Me he detenido circunstancialmente en un capítulo de nuestra historia acontecida para considerar que de las dos vicisitudes, la bélica y la climatológica, resulta casi invariable la segunda, factor más que importante para que hoy por hoy tengamos, en ocasiones, llegado el verano, que mirar con angustia e impotencia hacia nuestra corona forestal para ver cómo se consume bajo las llamas destructoras, motivadas la mayoría de las veces por factores humanos involuntarios o intencionados. En estos días, que no son los primeros ni serán los últimos, que han discurrido entre la confusión y el caos de las zonas cercanas a los distintos incendios producidos, he escuchado infinidad de opiniones y denuncias de lo bueno de las acciones eficaces y lo malo de las imprevisiones ante la supuesta carencia o llegada algo tardía de medios de extinción.

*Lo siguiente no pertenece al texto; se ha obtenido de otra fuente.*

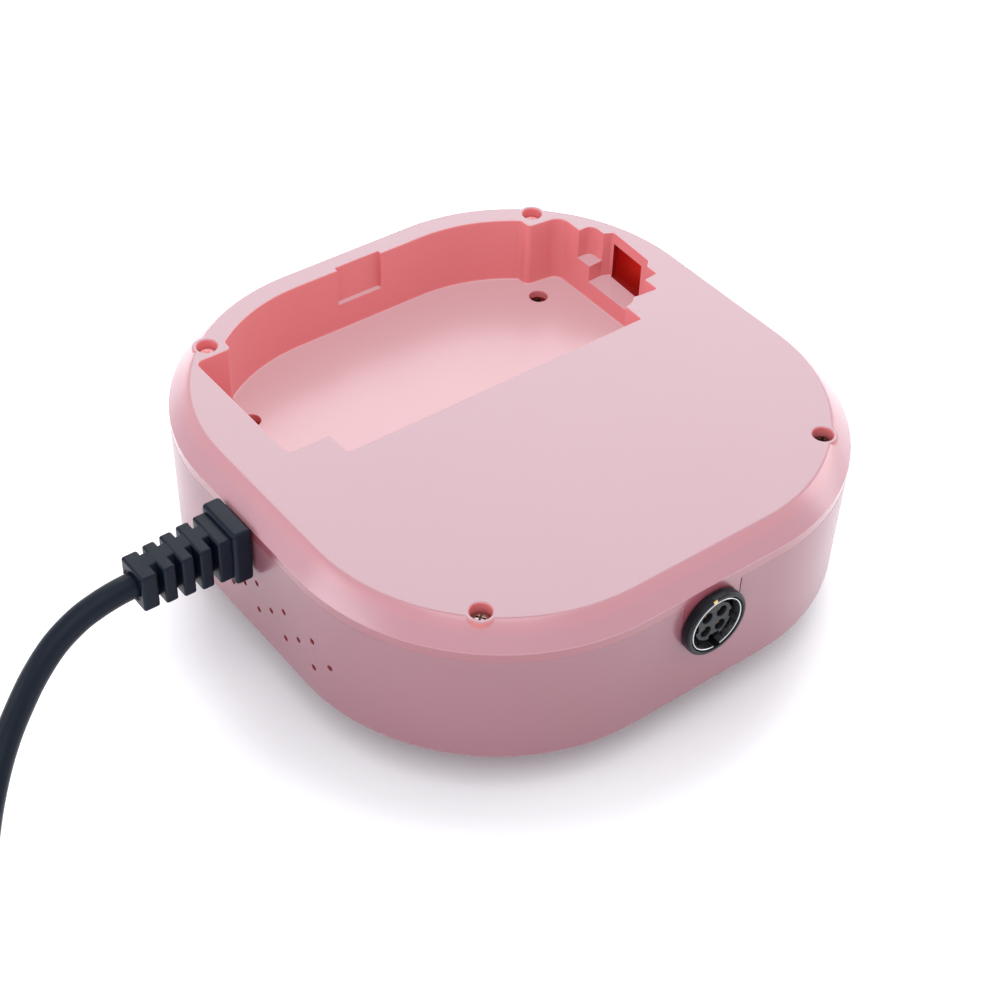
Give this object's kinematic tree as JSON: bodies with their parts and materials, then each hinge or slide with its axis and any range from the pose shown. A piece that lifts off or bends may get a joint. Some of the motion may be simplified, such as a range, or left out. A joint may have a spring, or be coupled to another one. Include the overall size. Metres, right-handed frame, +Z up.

Con todo, nuestra singular orografía, como es el caso del impenetrable barranco de Tágara en Guía de Isora, se muestra como un obstáculo insalvable a la hora de surgir un siniestro de estas proporciones, activado de por sí por una climatología adversa.

Si hace doscientos quince años el pueblo de Santa Cruz, auxiliado por voluntarios de toda la Isla, se supo ayudado por la climatología que afectó el desembarco y extenuó sobremanera a los feroces atacantes, hoy, por el contrario, estamos verdaderamente necesitados que los descendientes de esos invasores, armados de bastón y cámara fotográfica, emprendan el camino por nuestros senderos forestales. Pero para ello, y por nuestro bien, tendrán que estar desprovistos de hojarasca y pinocha. Alguien dijo con acertada sabiduría popular que "los montes se apagan en invierno, pero nunca en verano". Que tomen nota los responsables para las sucesivas incidencias climatológicas o incívicas.